As avoidance motivation can be useful in some situations and approach motivation in others, an interesting issue to address in future research concerns switching between approach and avoidance motivation. One potential avenue for future research is to identify predictors of switching between approach and avoidance motivation. Another is to look at potential costs attached to switching between these motivations, and whether there are differences in switching from approach to avoidance and avoidance to approach (e.g., switching speed, resource consumption, difficulty). Understanding when and how people switch between approach- and avoidance-based striving can have both theoretical and practical implications, as understanding which motivational orientation is most effective in a given situation, and the ability to actively switch orientations, can potentially be used strategically.

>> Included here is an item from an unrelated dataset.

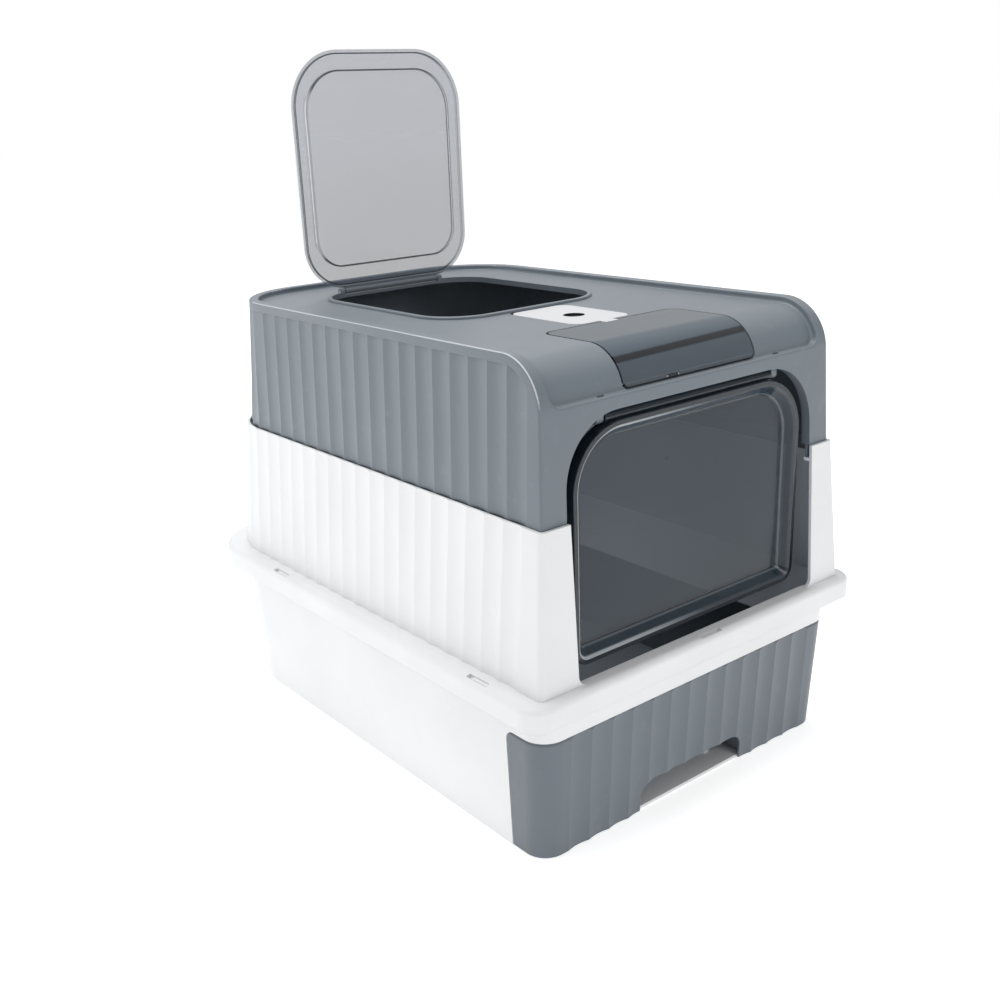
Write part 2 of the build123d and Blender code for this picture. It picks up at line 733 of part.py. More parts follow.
def make_top_cover():
    """Slate hood: fluted sides, rolled front, rim, sunken roof and openings."""
    flutes = fluted_core(cover_level(flute_land, ring_top - 2), cover_level(flute_land, height + 2))
    field = cover_side_view(rim_border, ring_top - 2, roll_radius - rim_border)
    field = field & block(-far, far, flute_start - 0.01, far, ring_top - 1, height - rim_border)
    field_cut = field - flutes
    hood = cover_body() - field_cut
    inner = tapered(cover_level(wall, ring_top - 1), cover_level(wall, height))
    inner = inner & cover_side_view(roof_drop + wall, ring_top - 3, skin_roll)
    hood = hood - inner
    skirt_low = ring_top - seat_drop
    skirt_high = ring_top + skirt_lap
    inner_step = skirt_step + skirt_thick
    skirt = slab(*cover_level(skirt_step, ring_top)[:5], skirt_low, skirt_high)
    skirt = skirt - slab(*cover_level(inner_step, ring_top)[:5], skirt_low - 1, skirt_high + 1)
    hood = hood + skirt
    bead = slab(hatch_half + bead_width, hatch_front - bead_width, hatch_rear + bead_width,
                hatch_radius + bead_width, hatch_radius + bead_width, roof_level - wall / 2,
                roof_level + bead_rise)
    bead = fillet(bead.faces().sort_by(Axis.Z)[-1].edges(), bead_width / 3)
    gap_half = leaf_half + 3 * fit_gap + hatch_lug_width
    bead = bead - block(-gap_half, gap_half, hatch_rear - 1, far, 0, far)
    hood = hood + bead + hatch_lugs() + latch_bed_box()
    hood = hood - slab(hatch_half, hatch_front, hatch_rear, hatch_radius, hatch_radius, ring_top + 50, far / 2)
    hood = hood - (flap_face(flap_gap) & roof_skin(roof_drop - 1, wall + 3))
    hood = hood - latch_room(fit_gap, latch_travel)
    slot_low = roof_level - latch_thick - latch_bed
    hood = hood - Pos(0, latch_hole_y, slot_low) * Cylinder(latch_hole_radius, 4 * latch_thick)
    hood = hood - block(-latch_key_half - latch_key_gap, latch_key_half + latch_key_gap,
                        latch_hole_y + latch_slot_half, latch_rear_y - latch_radius + latch_travel,
                        slot_low - 1, roof_level)
    arch_corners = [((arch_half, arch_top), arch_radius),
                    ((-arch_half, arch_top), arch_radius)]
    hood = hood - front_profile(arch_points(arch_top), arch_corners, -hem_reach, -hem_reach + 3 * roll_radius)
    hood = hood + door_lugs()
    pivot_y, pivot_z = flap_pivot()
    for side in (-1, 1):
        inner_x = flap_rear_half + flap_gap
        edges = sorted((side * inner_x, side * (inner_x + flap_boss_width)))
        hood = hood + bar(flap_barrel_radius, *edges, pivot_y, pivot_z)
    slot_front = cover_level(roof_drop, ledge_level)[1]
    for side in (-1, 1):
        edges = sorted((side * (door_bar_half + door_lug_gap),
                        side * (door_bar_half + door_lug_gap + core_slot_width)))
        hood = hood - block(*edges, slot_front - core_slot_depth, slot_front, ledge_level - wall,
                            ledge_level + 1)
    for sides in (-1, 1):
        reach = door_bar_half + door_lug_gap + door_lug_width + 1
        edges = sorted((0, sides * reach))
        hood = hood - bar(door_pin_radius + pin_press, *edges, door_pivot_y, door_pivot_level)
        edges = sorted((sides * (flap_rear_half - flap_pin_grip), sides * (flap_rear_half + flap_gap + flap_pin_grip - 2)))
        hood = hood - bar(flap_pin_radius + pin_press, *edges, pivot_y, pivot_z)
    reach = leaf_half + fit_gap * 2 + hatch_lug_width + 1
    return hood - bar(hatch_pin_radius + pin_press, -reach, reach, hatch_pivot_y, hatch_pivot_level)


def make_storage_tub():
    """Slate tub hung under the compartment flap."""
    half = flap_rear_half + flap_gap + tub_wall
    pivot_y, pivot_z = flap_pivot()
    front = pivot_y + flap_barrel_radius + 2 * fit_gap
    rear = flap_rear_y + flap_gap + tub_wall
    body = block(-half, half, front, rear, tub_floor_level, far / 4)
    hollow = block(-half + tub_wall, half - tub_wall, front + tub_wall, rear - tub_wall,
                   tub_floor_level + tub_wall, far / 4)
    flange = block(-half - tub_flange, half + tub_flange, front, rear, tub_floor_level + tub_wall, far / 4)
    under = cover_side_view(roof_drop + wall + tub_skin_gap, ring_top, skin_roll - tub_skin_gap)
    flange = flange & roof_skin(roof_drop + wall + tub_skin_gap, tub_wall)
    clear = block(-latch_half - 2 * latch_bed_border, latch_half + 2 * latch_bed_border,
                  flap_rear_y + flap_gap - fit_gap, far,
                  roof_level - latch_thick - latch_bed - fit_gap, far)
    return (body & under) + (flange - hollow) - hollow - clear


# Hatch lid

def lid_plate(inset_side, low, high, y1, y2, inset_round):
    """Flat upright plate with rounded corners, rounder at the tip."""
    half = lid_half - inset_side
    face = make_face(Polyline((-half, y1, low), (half, y1, low), (half, y1, high), (-half, y1, high), close=True))
    face = fillet(face.vertices().sort_by(Axis.Z)[-2:], lid_tip_radius - inset_round)
    face = fillet(face.vertices().sort_by(Axis.Z)[:2], lid_radius - inset_round)
    return extrude(face, y2 - y1, dir=(0, 1, 0))


def make_hatch_lid():
    """Clear lid, standing open on its pin."""
    front = hatch_pivot_y - lid_behind_pivot
    back = front + lid_thick
    plate = lid_plate(0, lid_foot_level, lid_tip_level, front, back, 0)
    plate = fillet(plate.faces().sort_by(Axis.Y)[-1].edges(), lid_thick / 4)
    contour = lid_plate(contour_inset, lid_foot_level + contour_foot_inset, lid_tip_level - contour_tip_inset,
                        front - contour_rise, front + lid_thick / 2, contour_inset)
    contour = fillet(contour.faces().sort_by(Axis.Y)[0].edges(), contour_rise * 0.6)
    ring_out = lid_plate(rim_line_inset, lid_foot_level + rim_line_inset, lid_tip_level - rim_line_inset,
                         front - 1, front + rim_line_depth, rim_line_inset)
    inset = rim_line_inset + rim_line_width
    ring_in = lid_plate(inset, lid_foot_level + inset, lid_tip_level - inset,
                        front - 2, front + 1, inset)
    leaf = block(-leaf_half, leaf_half, front, back, hatch_pivot_level, lid_foot_level + 4 * rim_line_inset)
    barrel = bar(hatch_barrel_radius, -leaf_half, leaf_half, hatch_pivot_y, hatch_pivot_level)
    lid = plate + contour - (ring_out - ring_in) + leaf + barrel
    return lid - bar(hatch_pin_radius + pin_fit, -leaf_half - 1, leaf_half + 1, hatch_pivot_y, hatch_pivot_level)


def make_hatch_hinge_pin():
    """Steel pin of the hatch lid."""
    reach = leaf_half + fit_gap * 2 + hatch_lug_width
    return bar(hatch_pin_radius, -reach, reach, hatch_pivot_y, hatch_pivot_level)


# Front door

def door_slab(inset, front, back):
    """Door outline, inset evenly, between two depths."""
    half = door_half - inset
    low = door_foot_level + inset
    high = door_plate_top - inset
    top_radius = door_top_radius - inset
    foot_radius = max(door_foot_radius - inset, wall)
    rounds = [((half, high), top_radius), ((-half, high), top_radius),
              ((half, low), foot_radius), ((-half, low), foot_radius)]
    points = [(-half, low), (half, low), (half, high), (-half, high)]
    return front_profile(points, rounds, front, back)


def door_outline_face(inset, y):
    """Face of the door outline at one depth."""
    return door_slab(inset, y, y + 1).faces().sort_by(Axis.Y)[0]


def make_front_door():
    """Smoked door: rim, set-back window with a bevelled surround, and hinge bar."""
    front = door_front_y
    back = door_front_y + door_depth
    pane_y = back - door_thick
    body = door_slab(0, front, back)
    hollow_mouth = door_outline_face(door_rim, front)
    hollow_floor = door_outline_face(door_rim + door_bevel, pane_y)
    hollow = loft([hollow_mouth, hollow_floor], ruled=True)
    behind = door_slab(door_thick, front + door_thick, back + 1)
    core_mouth = door_outline_face(door_rim - door_thick / 2, front)
    core_floor = door_outline_face(door_rim + door_bevel - door_thick / 2, back)
    core = loft([core_mouth, core_floor], ruled=True)
    pane_block = door_slab(door_rim + door_bevel - door_thick, pane_y, back)
    body = body - (behind - core - pane_block) - hollow
    body = fillet(body.faces().sort_by(Axis.Y)[0].outer_wire().edges(), door_thick / 3)
    stem = block(-door_bar_half, door_bar_half, door_pivot_y - door_barrel_radius * 0.75,
                 door_pivot_y + door_barrel_radius * 0.4, door_plate_top - door_rim, door_pivot_level)
    barrel = bar(door_barrel_radius, -door_bar_half, door_bar_half, door_pivot_y, door_pivot_level)
    nub = block(door_half - 1, door_half + door_nub_rise, front + door_thick, back - door_thick,
                door_foot_level + door_nub_gap, door_foot_level + door_nub_gap + door_nub_height)
    body = body + stem + barrel + nub
    inner = door_bar_half - door_pin_grip - 0.5
    for side in (-1, 1):
        edges = sorted((side * inner, side * (door_bar_half + 1)))
        body = body - bar(door_pin_radius + pin_fit, *edges, door_pivot_y, door_pivot_level)
    return body


def make_door_hinge_pins():
    """Two stub pins held in the cover's ears."""
    pins = Part()
    for side in (-1, 1):
        edges = sorted((side * (door_bar_half - door_pin_grip),
                        side * (door_bar_half + door_lug_gap + door_lug_width)))
        pins = pins + bar(door_pin_radius, *edges, door_pivot_y, door_pivot_level)
    return pins


# Compartment flap

def make_compartment_flap():
    """Smoked flap, bent to the roof and its roll, with a hinge barrel."""
    skin = roof_skin(roof_drop, flap_thick) & flap_face(0)
    pivot_y, pivot_z = flap_pivot()
    barrel_half = flap_rear_half - flap_barrel_inset
    barrel = bar(flap_barrel_radius, -barrel_half, barrel_half, pivot_y, pivot_z)
    flap = skin + barrel
    notch = block(-latch_nose_half - 2 * fit_gap, latch_nose_half + 2 * fit_gap,
                  latch_front_y - latch_nose_reach - 2 * fit_gap, far,
                  roof_level - far, roof_level + 1)
    flap = flap - notch
    for side in (-1, 1):
        edges = sorted((side * (flap_rear_half - flap_pin_grip - 0.5), side * (flap_rear_half + 1)))
        flap = flap - bar(flap_pin_radius + pin_fit, *edges, pivot_y, pivot_z)
    return flap


def make_flap_hinge_pins():
    """Two stub pins held in the cover beside the flap."""
    pivot_y, pivot_z = flap_pivot()
    pins = Part()
    for side in (-1, 1):
        edges = sorted((side * (flap_rear_half - flap_pin_grip),
                        side * (flap_rear_half + flap_gap + flap_pin_grip - 2)))
        pins = pins + bar(flap_pin_radius, *edges, pivot_y, pivot_z)
    return pins


# Flap latch

def make_flap_latch():
    """White catch plate with a finger hole and a nose over the flap's groove."""
    low = roof_level - latch_thick
    plate = slab(latch_half, latch_front_y, latch_rear_y, latch_radius, latch_radius, low, roof_level)
    nose = block(-latch_nose_half, latch_nose_half, latch_front_y - latch_nose_reach,
                 latch_front_y + latch_radius, roof_level - latch_nose_thick, roof_level)
    latch = plate + nose
    latch = latch - Pos(0, latch_hole_y, low) * Cylinder(latch_hole_radius, 4 * latch_thick)
    key_low = low - latch_bed - latch_thick
    key = block(-latch_key_half, latch_key_half, latch_hole_y + latch_slot_half + latch_key_gap,
                latch_rear_y - latch_radius - latch_key_gap, low - latch_bed - fit_gap, low + latch_thick / 2)
    foot = block(-latch_key_half - latch_thick, latch_key_half + latch_thick,
                 latch_hole_y + latch_slot_half + latch_key_gap, latch_rear_y - latch_radius - latch_key_gap,
                 key_low + fit_gap, low - latch_bed - fit_gap)
    return latch + key + foot


parts = {
    "base_shell": make_base_shell,
    "drawer_front": make_drawer_front,
    "litter_tray": make_litter_tray,
    "mid_shell": make_mid_shell,
    "top_cover": make_top_cover,
    "storage_tub": make_storage_tub,
    "hatch_lid": make_hatch_lid,
    "hatch_hinge_pin": make_hatch_hinge_pin,
    "front_door": make_front_door,
    "door_hinge_pins": make_door_hinge_pins,
    "compartment_flap": make_compartment_flap,
    "flap_hinge_pins": make_flap_hinge_pins,
    "flap_latch": make_flap_latch,
}

os.makedirs("parts", exist_ok=True)
for name, make in parts.items():
    part = make()
    export_step(part, f"parts/{name}.step")
    print(name, len(part.solids()), round(part.volume / 1000, 1), "cm3")
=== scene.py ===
import bmesh
import bpy
import math
from mathutils import Matrix, Vector

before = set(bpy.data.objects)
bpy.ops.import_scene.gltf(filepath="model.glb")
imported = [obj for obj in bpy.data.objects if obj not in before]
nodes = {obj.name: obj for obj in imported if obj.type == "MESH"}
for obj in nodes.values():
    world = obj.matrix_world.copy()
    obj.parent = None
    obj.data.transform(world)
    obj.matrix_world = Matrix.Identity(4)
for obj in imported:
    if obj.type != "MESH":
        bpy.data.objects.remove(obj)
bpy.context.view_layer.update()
print("frame loaded:", len(nodes), "CAD nodes")


class Wire:  # a shader socket that takes part in ordinary Python expressions
    def __init__(self, shader, socket):
        self.shader = shader
        self.socket = socket

    def combine(self, operation, first, second):
        return self.shader.node("ShaderNodeMath", {"operation": operation}, {0: first, 1: second})

    def __add__(self, other):
        return self.combine("ADD", self, other)

    def __sub__(self, other):
        return self.combine("SUBTRACT", self, other)

    def __rsub__(self, other):
        return self.combine("SUBTRACT", other, self)

    def __mul__(self, other):
        return self.combine("MULTIPLY", self, other)

    def __pow__(self, other):
        return self.combine("POWER", self, other)

    def __abs__(self):
        return self.combine("ABSOLUTE", self, 0.0)

    def atLeast(self, other):
        return self.combine("MAXIMUM", self, other)

    def atMost(self, other):
        return self.combine("MINIMUM", self, other)


class Shader:  # one material, with a single method that makes every node
    def __init__(self, name):
        self.material = bpy.data.materials.new(name)
        self.material.use_nodes = True
        self.tree = self.material.node_tree
        self.surface = self.tree.nodes["Principled BSDF"]

    def node(self, kind, settings, sockets, out=0):
        made = self.tree.nodes.new(kind)
        for key, value in settings.items():
            setattr(made, key, value)
        for key, value in sockets.items():
            self.feed(made.inputs[key], value)
        return Wire(self, made.outputs[out])

    def feed(self, target, value):
        if isinstance(value, Wire):
            self.tree.links.new(value.socket, target)
        else:
            target.default_value = value

    def set(self, **values):
        for key, value in values.items():
            self.feed(self.surface.inputs[key.replace("_", " ")], value)


def colour(red, green, blue):
    return (red, green, blue, 1.0)


def blend(shader, share, first, second):
    return shader.node("ShaderNodeMix", {"data_type": "RGBA"}, {0: share, 6: first, 7: second}, out=2)


def coordinate(shader, kind):  # "Object" is the place in the shared frame, "Normal" where the face looks
    return shader.node("ShaderNodeTexCoord", {}, {}, out=kind)


def stretched(shader, place, scales):
    return shader.node("ShaderNodeMapping", {}, {"Vector": place, "Scale": scales})


def noise(shader, place, scale, detail=2.0, rough=0.5):
    sockets = {"Vector": place, "Scale": scale, "Detail": detail, "Roughness": rough}
    return shader.node("ShaderNodeTexNoise", {}, sockets)


def spread(shader, value, low, high):  # 0 at low, 1 at high, smooth in between
    return shader.node("ShaderNodeMapRange", {"interpolation_type": "SMOOTHSTEP"},
                       {0: value, 1: low, 2: high})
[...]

Ample research exists on how approach and avoidance motivation evoke different cognitive processes. Approach motivation has repeatedly been shown to evoke relatively associative thinking, a global focus, cognitive flexibility, and eagerness, whereas avoidance motivation has been shown to evoke more systematic thinking, a local focus, cognitive persistence, and vigilance. This knowledge about the cognitive processes evoked by approach and avoidance motivation provides a solid basis for thinking about the implications and consequences of approach and avoidance motivation. We propose a conservation-of-energy principle to explain how and when avoidance-motivated people choose to invest effort and cognitive resources. Studying the circumstances under which people striving for different types of goals flourish and achieve high levels of performance seems a promising avenue for future research.